--- START Dataset extract ---
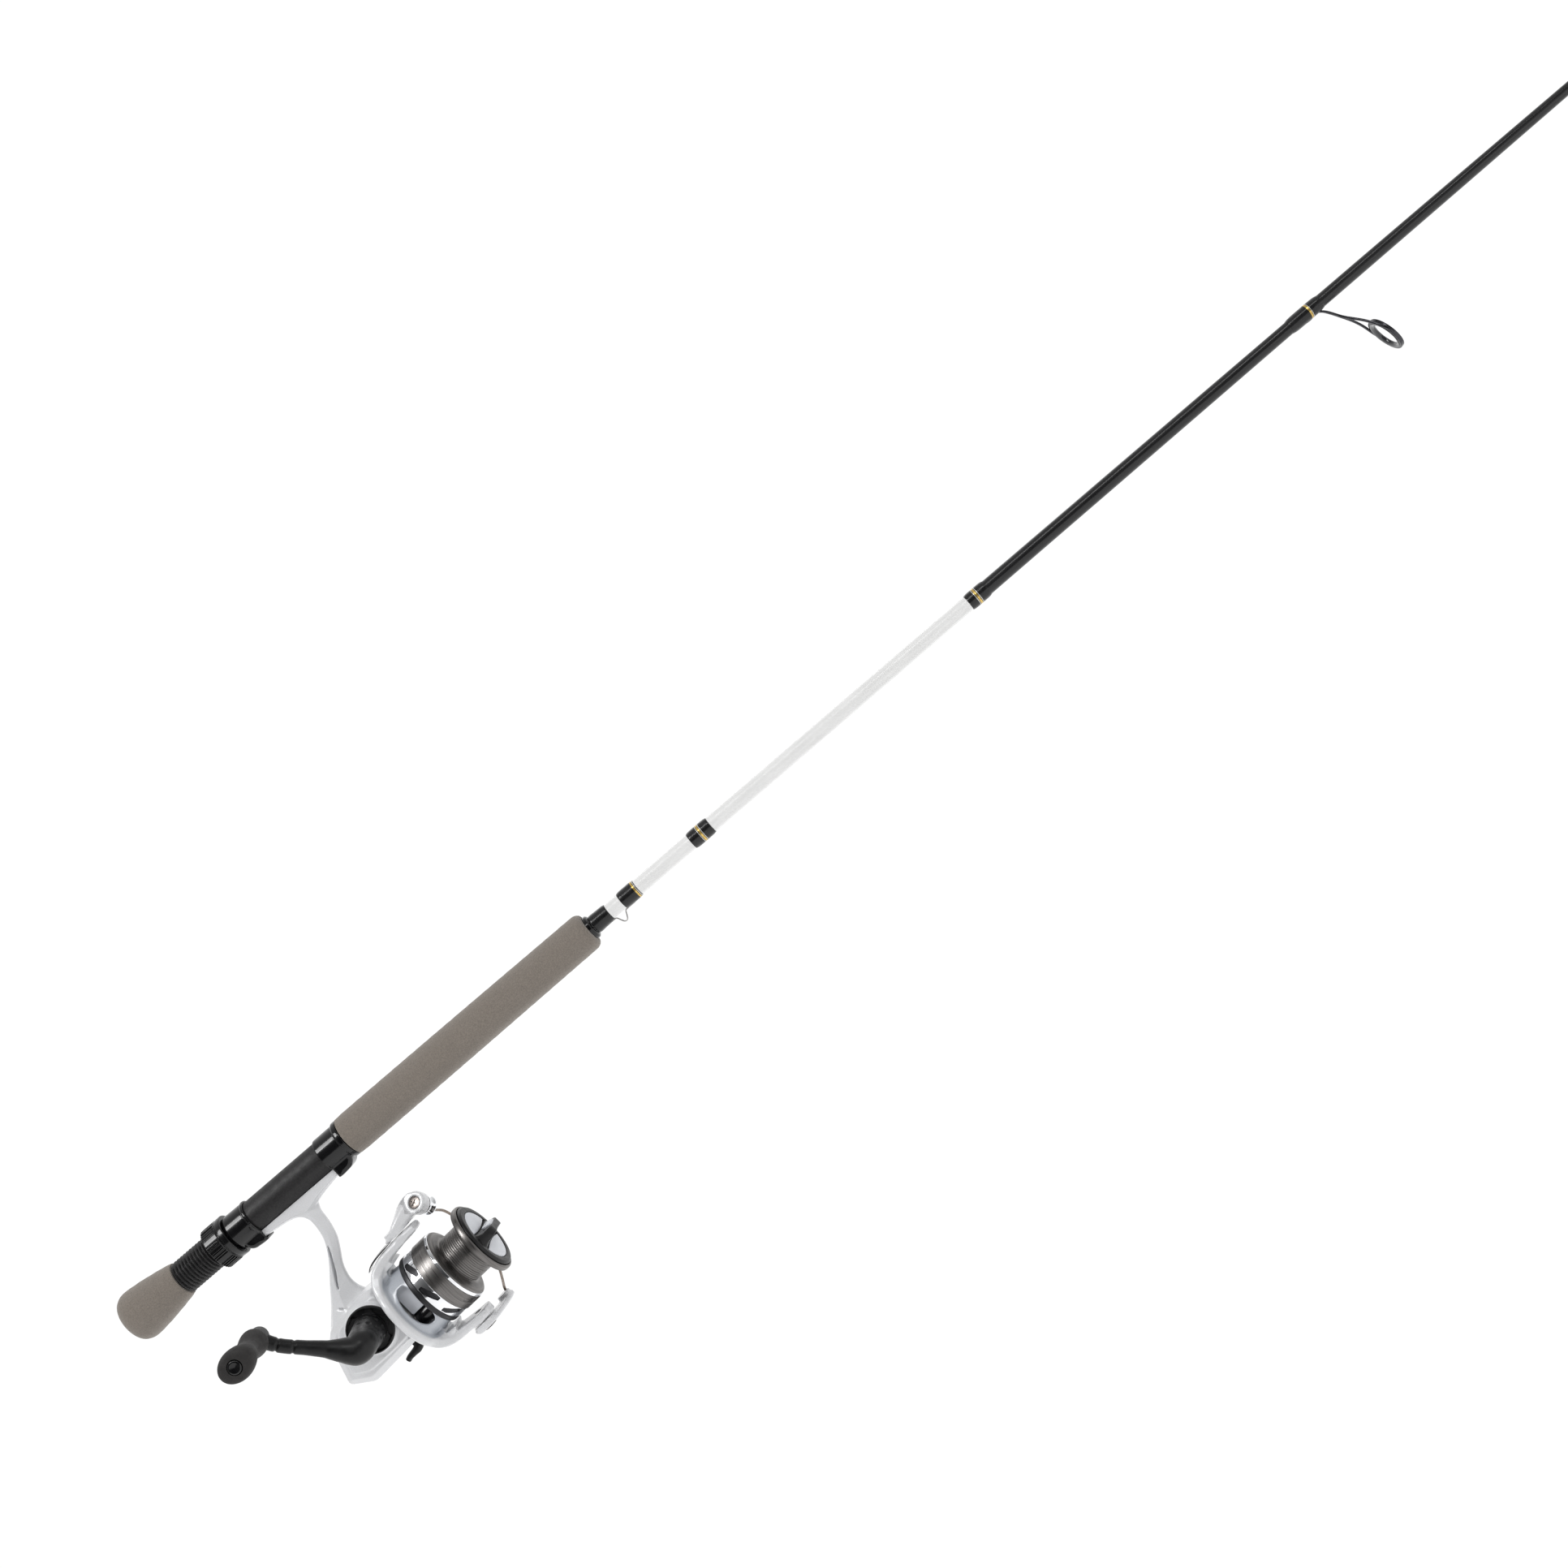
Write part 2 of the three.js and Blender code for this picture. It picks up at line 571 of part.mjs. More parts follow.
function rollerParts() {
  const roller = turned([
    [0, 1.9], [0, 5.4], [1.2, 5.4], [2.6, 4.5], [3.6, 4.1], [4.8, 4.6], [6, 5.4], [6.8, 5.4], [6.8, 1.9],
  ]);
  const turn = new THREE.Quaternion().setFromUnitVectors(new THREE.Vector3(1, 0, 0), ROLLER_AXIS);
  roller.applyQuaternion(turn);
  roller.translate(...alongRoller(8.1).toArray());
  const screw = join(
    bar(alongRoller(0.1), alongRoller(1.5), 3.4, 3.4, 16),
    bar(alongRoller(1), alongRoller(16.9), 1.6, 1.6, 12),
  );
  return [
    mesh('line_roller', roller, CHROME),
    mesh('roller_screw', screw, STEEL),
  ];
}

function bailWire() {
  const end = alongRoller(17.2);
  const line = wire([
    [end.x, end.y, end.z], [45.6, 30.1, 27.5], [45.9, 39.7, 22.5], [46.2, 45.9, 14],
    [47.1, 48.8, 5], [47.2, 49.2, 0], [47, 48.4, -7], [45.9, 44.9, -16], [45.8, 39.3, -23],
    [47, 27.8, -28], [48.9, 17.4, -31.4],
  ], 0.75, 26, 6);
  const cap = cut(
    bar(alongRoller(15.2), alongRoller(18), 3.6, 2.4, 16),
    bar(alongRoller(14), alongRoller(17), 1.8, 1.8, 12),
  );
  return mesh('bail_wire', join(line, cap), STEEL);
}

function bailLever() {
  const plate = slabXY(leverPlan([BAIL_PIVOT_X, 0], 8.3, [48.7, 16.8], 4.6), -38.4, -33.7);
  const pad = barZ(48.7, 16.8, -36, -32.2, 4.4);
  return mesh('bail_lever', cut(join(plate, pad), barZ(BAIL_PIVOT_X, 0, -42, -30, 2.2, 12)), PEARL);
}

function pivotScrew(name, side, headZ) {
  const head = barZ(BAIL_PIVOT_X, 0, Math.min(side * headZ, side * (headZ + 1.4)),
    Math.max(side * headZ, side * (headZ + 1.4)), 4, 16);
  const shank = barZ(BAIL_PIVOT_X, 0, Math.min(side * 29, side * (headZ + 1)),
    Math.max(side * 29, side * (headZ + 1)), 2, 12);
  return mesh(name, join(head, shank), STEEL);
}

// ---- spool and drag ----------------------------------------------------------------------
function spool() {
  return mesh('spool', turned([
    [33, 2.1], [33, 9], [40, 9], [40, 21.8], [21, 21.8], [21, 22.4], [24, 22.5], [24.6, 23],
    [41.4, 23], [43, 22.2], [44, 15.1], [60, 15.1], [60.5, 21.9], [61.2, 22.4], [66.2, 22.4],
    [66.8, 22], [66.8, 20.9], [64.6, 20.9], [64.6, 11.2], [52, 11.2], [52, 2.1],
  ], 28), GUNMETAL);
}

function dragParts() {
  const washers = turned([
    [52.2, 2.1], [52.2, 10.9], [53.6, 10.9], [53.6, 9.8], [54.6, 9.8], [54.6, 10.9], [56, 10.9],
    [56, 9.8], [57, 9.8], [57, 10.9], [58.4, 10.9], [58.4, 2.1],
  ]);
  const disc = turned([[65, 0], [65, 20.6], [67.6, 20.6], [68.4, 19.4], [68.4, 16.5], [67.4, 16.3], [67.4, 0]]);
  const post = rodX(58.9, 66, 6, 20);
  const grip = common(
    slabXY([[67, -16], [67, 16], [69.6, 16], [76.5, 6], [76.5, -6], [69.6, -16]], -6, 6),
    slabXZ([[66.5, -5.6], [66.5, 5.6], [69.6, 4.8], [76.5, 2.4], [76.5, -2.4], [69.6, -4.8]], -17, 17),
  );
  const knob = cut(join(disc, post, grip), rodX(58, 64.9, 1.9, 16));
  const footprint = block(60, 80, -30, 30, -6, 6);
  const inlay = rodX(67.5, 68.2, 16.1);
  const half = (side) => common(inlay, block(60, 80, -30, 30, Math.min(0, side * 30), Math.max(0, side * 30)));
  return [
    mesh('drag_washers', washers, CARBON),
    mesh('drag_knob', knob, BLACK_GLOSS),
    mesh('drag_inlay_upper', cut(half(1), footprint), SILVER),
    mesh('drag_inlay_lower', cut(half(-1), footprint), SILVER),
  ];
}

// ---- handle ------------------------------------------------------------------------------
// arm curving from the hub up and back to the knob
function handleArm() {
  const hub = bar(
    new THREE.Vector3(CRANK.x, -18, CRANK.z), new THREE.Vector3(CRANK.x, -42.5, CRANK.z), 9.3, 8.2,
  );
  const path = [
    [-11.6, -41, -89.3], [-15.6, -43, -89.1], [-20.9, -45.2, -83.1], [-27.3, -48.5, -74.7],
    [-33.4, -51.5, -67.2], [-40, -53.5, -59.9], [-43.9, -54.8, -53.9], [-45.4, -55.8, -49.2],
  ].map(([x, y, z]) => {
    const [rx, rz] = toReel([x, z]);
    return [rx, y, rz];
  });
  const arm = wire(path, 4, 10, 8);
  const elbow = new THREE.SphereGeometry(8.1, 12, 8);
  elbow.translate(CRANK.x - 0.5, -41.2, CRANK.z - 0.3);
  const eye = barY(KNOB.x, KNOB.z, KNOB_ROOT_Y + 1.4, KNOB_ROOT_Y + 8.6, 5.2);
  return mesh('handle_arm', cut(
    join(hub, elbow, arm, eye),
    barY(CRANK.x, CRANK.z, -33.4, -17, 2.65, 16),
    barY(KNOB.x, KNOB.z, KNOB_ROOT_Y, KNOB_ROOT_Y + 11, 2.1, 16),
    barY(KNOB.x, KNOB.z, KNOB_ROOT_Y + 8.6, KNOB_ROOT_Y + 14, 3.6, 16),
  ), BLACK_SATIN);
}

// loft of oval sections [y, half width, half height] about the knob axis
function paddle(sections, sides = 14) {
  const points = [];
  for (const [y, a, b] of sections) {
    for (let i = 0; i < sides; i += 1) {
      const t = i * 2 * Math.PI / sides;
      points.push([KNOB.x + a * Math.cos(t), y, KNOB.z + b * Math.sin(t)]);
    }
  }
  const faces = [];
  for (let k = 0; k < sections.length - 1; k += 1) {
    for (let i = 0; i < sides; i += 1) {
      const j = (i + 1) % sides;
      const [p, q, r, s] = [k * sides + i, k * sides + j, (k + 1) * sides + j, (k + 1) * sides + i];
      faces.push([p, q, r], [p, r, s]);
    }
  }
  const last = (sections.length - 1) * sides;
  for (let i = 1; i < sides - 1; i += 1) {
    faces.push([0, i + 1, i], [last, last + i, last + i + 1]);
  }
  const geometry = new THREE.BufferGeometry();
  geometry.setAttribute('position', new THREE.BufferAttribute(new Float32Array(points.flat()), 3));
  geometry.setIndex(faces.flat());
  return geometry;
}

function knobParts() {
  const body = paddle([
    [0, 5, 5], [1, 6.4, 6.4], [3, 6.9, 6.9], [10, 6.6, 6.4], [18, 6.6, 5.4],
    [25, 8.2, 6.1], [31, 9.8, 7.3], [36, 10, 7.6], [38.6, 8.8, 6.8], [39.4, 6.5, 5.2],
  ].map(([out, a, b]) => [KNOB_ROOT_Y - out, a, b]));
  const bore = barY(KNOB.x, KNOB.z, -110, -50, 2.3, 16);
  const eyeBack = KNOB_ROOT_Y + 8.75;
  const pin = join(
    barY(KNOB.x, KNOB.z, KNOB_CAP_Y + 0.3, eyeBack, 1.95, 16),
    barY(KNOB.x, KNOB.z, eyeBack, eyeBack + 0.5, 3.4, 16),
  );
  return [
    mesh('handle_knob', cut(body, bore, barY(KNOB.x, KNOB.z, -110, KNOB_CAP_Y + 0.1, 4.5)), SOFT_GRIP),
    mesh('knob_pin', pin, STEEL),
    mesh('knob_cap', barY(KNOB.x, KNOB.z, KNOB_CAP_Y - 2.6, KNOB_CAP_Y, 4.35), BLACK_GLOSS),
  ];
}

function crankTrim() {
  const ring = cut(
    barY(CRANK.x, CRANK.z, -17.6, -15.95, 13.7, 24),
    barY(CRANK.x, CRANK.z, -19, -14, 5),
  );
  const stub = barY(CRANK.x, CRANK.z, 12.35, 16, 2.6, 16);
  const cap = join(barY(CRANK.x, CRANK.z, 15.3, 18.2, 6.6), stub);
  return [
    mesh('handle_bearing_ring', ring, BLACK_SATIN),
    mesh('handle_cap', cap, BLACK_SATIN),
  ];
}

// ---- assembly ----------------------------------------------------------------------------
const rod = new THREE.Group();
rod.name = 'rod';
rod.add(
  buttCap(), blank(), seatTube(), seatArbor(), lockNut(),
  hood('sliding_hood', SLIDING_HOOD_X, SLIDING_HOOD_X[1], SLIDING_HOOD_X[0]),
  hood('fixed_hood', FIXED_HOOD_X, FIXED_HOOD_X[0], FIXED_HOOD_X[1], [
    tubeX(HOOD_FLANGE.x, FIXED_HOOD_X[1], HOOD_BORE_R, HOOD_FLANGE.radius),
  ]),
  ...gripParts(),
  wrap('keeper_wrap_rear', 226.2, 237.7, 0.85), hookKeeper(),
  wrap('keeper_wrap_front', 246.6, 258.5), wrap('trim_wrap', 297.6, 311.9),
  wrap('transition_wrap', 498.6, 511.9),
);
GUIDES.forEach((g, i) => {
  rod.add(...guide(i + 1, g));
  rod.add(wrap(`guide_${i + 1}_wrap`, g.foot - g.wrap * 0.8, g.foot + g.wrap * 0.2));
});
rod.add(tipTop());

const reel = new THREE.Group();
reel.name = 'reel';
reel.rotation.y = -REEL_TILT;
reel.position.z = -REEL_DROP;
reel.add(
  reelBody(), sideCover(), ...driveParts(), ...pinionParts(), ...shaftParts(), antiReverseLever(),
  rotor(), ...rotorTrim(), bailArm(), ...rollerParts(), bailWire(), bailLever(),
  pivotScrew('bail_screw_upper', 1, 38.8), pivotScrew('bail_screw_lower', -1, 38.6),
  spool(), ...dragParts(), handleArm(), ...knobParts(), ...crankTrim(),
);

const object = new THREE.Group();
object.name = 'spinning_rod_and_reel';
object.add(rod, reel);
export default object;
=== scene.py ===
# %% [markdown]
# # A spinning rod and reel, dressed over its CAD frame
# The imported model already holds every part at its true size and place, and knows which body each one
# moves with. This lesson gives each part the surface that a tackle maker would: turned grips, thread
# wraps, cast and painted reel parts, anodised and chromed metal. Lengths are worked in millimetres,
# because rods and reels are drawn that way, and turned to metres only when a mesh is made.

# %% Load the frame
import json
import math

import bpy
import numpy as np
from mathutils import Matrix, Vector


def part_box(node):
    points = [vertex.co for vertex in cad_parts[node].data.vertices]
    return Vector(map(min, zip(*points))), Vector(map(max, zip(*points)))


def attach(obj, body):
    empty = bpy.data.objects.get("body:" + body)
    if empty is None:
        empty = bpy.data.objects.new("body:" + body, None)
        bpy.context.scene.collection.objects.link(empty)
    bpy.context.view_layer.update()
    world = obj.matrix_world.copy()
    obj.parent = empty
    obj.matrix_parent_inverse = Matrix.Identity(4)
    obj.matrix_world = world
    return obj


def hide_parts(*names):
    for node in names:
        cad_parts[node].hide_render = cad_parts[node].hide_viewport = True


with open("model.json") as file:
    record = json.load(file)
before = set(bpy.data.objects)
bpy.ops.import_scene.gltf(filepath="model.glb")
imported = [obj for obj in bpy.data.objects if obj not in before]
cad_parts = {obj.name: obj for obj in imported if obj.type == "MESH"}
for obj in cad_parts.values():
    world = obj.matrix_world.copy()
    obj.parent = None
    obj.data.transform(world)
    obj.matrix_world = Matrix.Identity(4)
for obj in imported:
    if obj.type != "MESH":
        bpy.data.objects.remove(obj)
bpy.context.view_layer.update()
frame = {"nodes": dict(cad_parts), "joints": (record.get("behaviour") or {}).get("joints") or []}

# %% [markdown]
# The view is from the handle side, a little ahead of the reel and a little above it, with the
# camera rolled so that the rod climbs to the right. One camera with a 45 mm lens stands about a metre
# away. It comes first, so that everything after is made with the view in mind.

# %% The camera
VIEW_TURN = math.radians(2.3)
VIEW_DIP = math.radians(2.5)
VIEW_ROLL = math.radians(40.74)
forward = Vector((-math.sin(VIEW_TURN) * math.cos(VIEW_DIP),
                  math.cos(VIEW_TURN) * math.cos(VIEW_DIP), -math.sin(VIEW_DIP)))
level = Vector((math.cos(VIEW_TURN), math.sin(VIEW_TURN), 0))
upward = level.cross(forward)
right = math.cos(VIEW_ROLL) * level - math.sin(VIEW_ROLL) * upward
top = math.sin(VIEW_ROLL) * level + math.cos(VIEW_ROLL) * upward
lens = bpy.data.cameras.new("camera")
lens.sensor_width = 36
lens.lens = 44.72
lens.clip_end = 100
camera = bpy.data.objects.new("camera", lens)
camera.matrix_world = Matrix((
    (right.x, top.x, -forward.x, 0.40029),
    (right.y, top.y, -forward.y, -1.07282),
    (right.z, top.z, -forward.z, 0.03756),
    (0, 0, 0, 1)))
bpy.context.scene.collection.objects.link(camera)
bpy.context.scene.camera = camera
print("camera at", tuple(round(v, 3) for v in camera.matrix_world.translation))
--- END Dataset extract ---
**What you have to do**
Exactly reproduce the lines that run from the line bearing "const object = new THREE.Group();" through the line bearing "from mathutils import Matrix, Vector", with both end lines included.

**Reply**
const object = new THREE.Group();
object.name = 'spinning_rod_and_reel';
object.add(rod, reel);
export default object;
=== scene.py ===
# %% [markdown]
# # A spinning rod and reel, dressed over its CAD frame
# The imported model already holds every part at its true size and place, and knows which body each one
# moves with. This lesson gives each part the surface that a tackle maker would: turned grips, thread
# wraps, cast and painted reel parts, anodised and chromed metal. Lengths are worked in millimetres,
# because rods and reels are drawn that way, and turned to metres only when a mesh is made.

# %% Load the frame
import json
import math

import bpy
import numpy as np
from mathutils import Matrix, Vector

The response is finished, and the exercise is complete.